8. Humor and playfulness usually help.
You don’t have to be funny in order to use humor and playfulness in everyday conversations. You just need to use the sense of humor you do have and try and inject it into more of your communications with your partner. Humor helps lighten everyday frustrations and helps puts things into perspective more gently than other methods. Playfulness reminds us that even as adults, we all have a side to us that enjoys fun and taking a break from the seriousness of work and other demands made on us.
9. Communicating is more than just talking.
To communicate better and more effectively in your relationship, you don’t only have to talk. You can communicate in other ways — through your actions, and nowadays, electronically too (through email, Facebook, blogs, texting or Twitter). All too often, couples focus only on the talking aspect of their relationship, but your actions also speak loudly. Keeping in touch throughout the day or week through email or other electronic means also reminds the person you’re thinking about them and how important they are in your life. Even if such communications are mainly playful or inconsequential, they can help lighten your partner’s day and improve their mood.

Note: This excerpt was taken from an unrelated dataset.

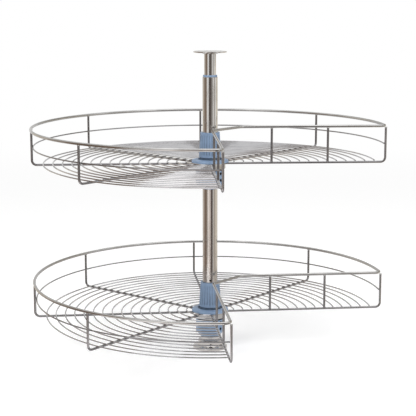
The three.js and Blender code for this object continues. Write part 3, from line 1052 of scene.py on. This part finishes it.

Some couples also find that using email or another method is easier to discuss emotional issues rather than trying to do so face-to-face. It’s something to consider if every time you try and bring up a particular topic with your significant other, it turns into an argument or they shy away from it. Email or texting may be a way of communicating about such matters more openly and directly.
Nobody is a perfect communicator all the time. But you can work to become a better communicator by trying a few of these tips. They won’t all work, nor will they work all the time. Better communication, however, starts with one person making the effort to improve, which often encourages the other to come along for the ride.